Unhealthy lifestyle behaviors, such as lack of physical activity, have been implicated in the development of pediatric obesity. Families face many challenges related to encouraging child engagement in healthy lifestyle behaviors but there is limited research identifying barriers. This project examined parent reported physical activity barriers in children with obesity and the potential impact of comorbid psychological disorders.
Participants include 970 caregivers of children 1 to 19 years of age attending a multidisciplinary pediatric obesity clinic (Child Mage = 12.06 years, Child MBMIz = 2.63, Child Race/Ethnicity = 64.1% African American/Black). Parents completed questionnaires assessing history of previously diagnosed psychological conditions and child engagement in physical activity per week, screen time per day, and barriers related to physical activity.
27.7% of children with obesity were identified by parents as being previously diagnosed with a psychological disorder. Results revealed significant group differences in identified barriers related to cost (t (852) = 1.96, p = 0.05), disability or injury (t (861) = 3.55, p < 0.001), and tiredness (t (859) = 2.62, p < 0.01) with those in the Obesity + Psychological Disorder reporting more barriers than those in the Obesity only group. No other significant group differences in barriers or time in physical activity or screen time were found.
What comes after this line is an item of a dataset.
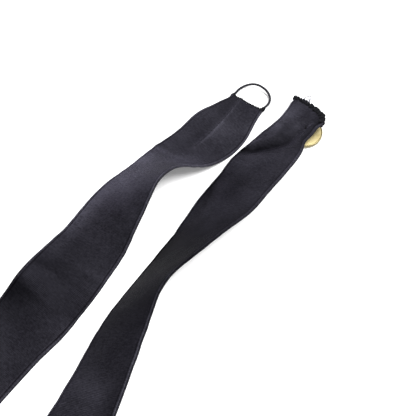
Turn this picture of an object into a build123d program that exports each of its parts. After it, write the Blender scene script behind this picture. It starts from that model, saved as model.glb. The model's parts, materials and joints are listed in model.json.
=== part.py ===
from build123d import *
import os
from math import cos, radians, sin

import numpy as np
from scipy.interpolate import CubicSpline, PchipInterpolator

# Dress suspenders: two satin straps that cross in a sewn keeper.
# Millimetres. The origin is the middle of the keeper's underside, which lies on the table (z = 0).
# +X is to the right, +Y runs towards the front ends of the straps, +Z is up.

os.makedirs("parts", exist_ok=True)

# ---- Strap cloth ----
STRAP_WIDTH = 32.0
SATIN_THICKNESS = 0.55
LINING_THICKNESS = 0.55
LAYER_GAP = 0.1
STRAP_THICKNESS = SATIN_THICKNESS + LAYER_GAP + LINING_THICKNESS
RIGHT_FRONT_SKEW = 11.0
FOLD_GAP = 2.4
SECTION_STEP = 9.0
ROLL_SOFTNESS = 0.05
PATH_SAMPLES = 1500
TANGENT_STEP = 0.5

# Width of the cloth at distances from the cut end: (distance, width).
LOOP_TIP = [(0.0, 20.4), (34.0, STRAP_WIDTH)]
BUTTON_TIP = [(0.0, 23.5), (13.0, 20.8), (42.0, STRAP_WIDTH)]

# ---- Sewn ends ----
THREAD_CLEARANCE = 0.1
CUT_CLEARANCE = 0.3
END_STITCH_LENGTH = 0.8
END_STITCH_THICKNESS = 1.6
TACK_LENGTH = 2.6
TACK_WIDTH = 2.4
TACK_OVERHANG = 0.8
CORNER_INSET = 0.4
TACK_THICKNESS = 1.8
DART_STITCH_WIDTH = 0.6
DART_STITCH_THICKNESS = 0.25
DART_START = 1.0
DART_END = 46.0
DART_START_ACROSS = -5.0
DART_CLEARANCE = 0.2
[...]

The findings from this project show that children with underlying psychological disorders experience more barriers related to engaging in physical activity; specifically related to cost, increased disability or injury, and increased tiredness. The findings should be taken into account during treatment to better identify alternate treatment recommendations and suggest the importance of screening for psychological disorders in pediatric obesity.